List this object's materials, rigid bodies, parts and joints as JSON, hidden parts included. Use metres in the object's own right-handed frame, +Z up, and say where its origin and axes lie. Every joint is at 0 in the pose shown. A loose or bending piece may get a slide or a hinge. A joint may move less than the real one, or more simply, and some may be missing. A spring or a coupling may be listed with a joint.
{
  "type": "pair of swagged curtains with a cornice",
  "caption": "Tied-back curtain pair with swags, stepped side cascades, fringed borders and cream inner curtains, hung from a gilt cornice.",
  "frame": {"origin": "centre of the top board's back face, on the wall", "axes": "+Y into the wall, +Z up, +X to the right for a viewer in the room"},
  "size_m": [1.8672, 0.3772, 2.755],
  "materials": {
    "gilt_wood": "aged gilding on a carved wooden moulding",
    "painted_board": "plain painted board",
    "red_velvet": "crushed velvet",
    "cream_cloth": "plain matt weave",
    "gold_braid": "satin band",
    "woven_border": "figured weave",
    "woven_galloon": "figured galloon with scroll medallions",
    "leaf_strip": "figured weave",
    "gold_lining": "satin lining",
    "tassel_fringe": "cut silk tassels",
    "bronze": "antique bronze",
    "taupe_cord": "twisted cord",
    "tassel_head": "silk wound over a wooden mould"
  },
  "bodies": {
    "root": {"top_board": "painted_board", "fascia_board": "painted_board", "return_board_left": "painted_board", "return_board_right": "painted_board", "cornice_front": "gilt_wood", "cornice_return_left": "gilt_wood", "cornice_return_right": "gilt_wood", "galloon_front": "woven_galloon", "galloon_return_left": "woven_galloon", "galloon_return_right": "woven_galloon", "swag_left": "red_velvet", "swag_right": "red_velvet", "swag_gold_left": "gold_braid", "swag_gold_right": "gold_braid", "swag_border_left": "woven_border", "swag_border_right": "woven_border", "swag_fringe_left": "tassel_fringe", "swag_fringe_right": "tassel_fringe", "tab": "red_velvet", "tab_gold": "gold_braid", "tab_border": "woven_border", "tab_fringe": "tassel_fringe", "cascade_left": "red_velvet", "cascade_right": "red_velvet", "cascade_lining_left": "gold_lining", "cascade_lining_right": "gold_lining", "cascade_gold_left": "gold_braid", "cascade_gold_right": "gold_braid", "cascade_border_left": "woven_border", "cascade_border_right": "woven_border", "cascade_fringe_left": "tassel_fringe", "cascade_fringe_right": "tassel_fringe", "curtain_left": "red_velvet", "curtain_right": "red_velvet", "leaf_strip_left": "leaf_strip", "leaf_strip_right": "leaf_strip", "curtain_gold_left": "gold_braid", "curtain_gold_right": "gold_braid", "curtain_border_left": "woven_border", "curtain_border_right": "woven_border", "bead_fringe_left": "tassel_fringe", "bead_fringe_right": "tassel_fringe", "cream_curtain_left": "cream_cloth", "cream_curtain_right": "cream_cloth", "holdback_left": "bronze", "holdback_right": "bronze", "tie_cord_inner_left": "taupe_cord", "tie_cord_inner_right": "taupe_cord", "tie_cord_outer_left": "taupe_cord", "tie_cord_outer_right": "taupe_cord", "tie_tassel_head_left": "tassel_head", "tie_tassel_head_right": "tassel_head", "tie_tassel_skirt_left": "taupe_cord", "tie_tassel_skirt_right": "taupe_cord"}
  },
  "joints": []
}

Work to be completed: Transcribe the full listing above without leaving anything out.

Problem solution:
List this object's materials, rigid bodies, parts and joints as JSON, hidden parts included. Use metres in the object's own right-handed frame, +Z up, and say where its origin and axes lie. Every joint is at 0 in the pose shown. A loose or bending piece may get a slide or a hinge. A joint may move less than the real one, or more simply, and some may be missing. A spring or a coupling may be listed with a joint.
{
  "type": "pair of swagged curtains with a cornice",
  "caption": "Tied-back curtain pair with swags, stepped side cascades, fringed borders and cream inner curtains, hung from a gilt cornice.",
  "frame": {"origin": "centre of the top board's back face, on the wall", "axes": "+Y into the wall, +Z up, +X to the right for a viewer in the room"},
  "size_m": [1.8672, 0.3772, 2.755],
  "materials": {
    "gilt_wood": "aged gilding on a carved wooden moulding",
    "painted_board": "plain painted board",
    "red_velvet": "crushed velvet",
    "cream_cloth": "plain matt weave",
    "gold_braid": "satin band",
    "woven_border": "figured weave",
    "woven_galloon": "figured galloon with scroll medallions",
    "leaf_strip": "figured weave",
    "gold_lining": "satin lining",
    "tassel_fringe": "cut silk tassels",
    "bronze": "antique bronze",
    "taupe_cord": "twisted cord",
    "tassel_head": "silk wound over a wooden mould"
  },
  "bodies": {
    "root": {"top_board": "painted_board", "fascia_board": "painted_board", "return_board_left": "painted_board", "return_board_right": "painted_board", "cornice_front": "gilt_wood", "cornice_return_left": "gilt_wood", "cornice_return_right": "gilt_wood", "galloon_front": "woven_galloon", "galloon_return_left": "woven_galloon", "galloon_return_right": "woven_galloon", "swag_left": "red_velvet", "swag_right": "red_velvet", "swag_gold_left": "gold_braid", "swag_gold_right": "gold_braid", "swag_border_left": "woven_border", "swag_border_right": "woven_border", "swag_fringe_left": "tassel_fringe", "swag_fringe_right": "tassel_fringe", "tab": "red_velvet", "tab_gold": "gold_braid", "tab_border": "woven_border", "tab_fringe": "tassel_fringe", "cascade_left": "red_velvet", "cascade_right": "red_velvet", "cascade_lining_left": "gold_lining", "cascade_lining_right": "gold_lining", "cascade_gold_left": "gold_braid", "cascade_gold_right": "gold_braid", "cascade_border_left": "woven_border", "cascade_border_right": "woven_border", "cascade_fringe_left": "tassel_fringe", "cascade_fringe_right": "tassel_fringe", "curtain_left": "red_velvet", "curtain_right": "red_velvet", "leaf_strip_left": "leaf_strip", "leaf_strip_right": "leaf_strip", "curtain_gold_left": "gold_braid", "curtain_gold_right": "gold_braid", "curtain_border_left": "woven_border", "curtain_border_right": "woven_border", "bead_fringe_left": "tassel_fringe", "bead_fringe_right": "tassel_fringe", "cream_curtain_left": "cream_cloth", "cream_curtain_right": "cream_cloth", "holdback_left": "bronze", "holdback_right": "bronze", "tie_cord_inner_left": "taupe_cord", "tie_cord_inner_right": "taupe_cord", "tie_cord_outer_left": "taupe_cord", "tie_cord_outer_right": "taupe_cord", "tie_tassel_head_left": "tassel_head", "tie_tassel_head_right": "tassel_head", "tie_tassel_skirt_left": "taupe_cord", "tie_tassel_skirt_right": "taupe_cord"}
  },
  "joints": []
}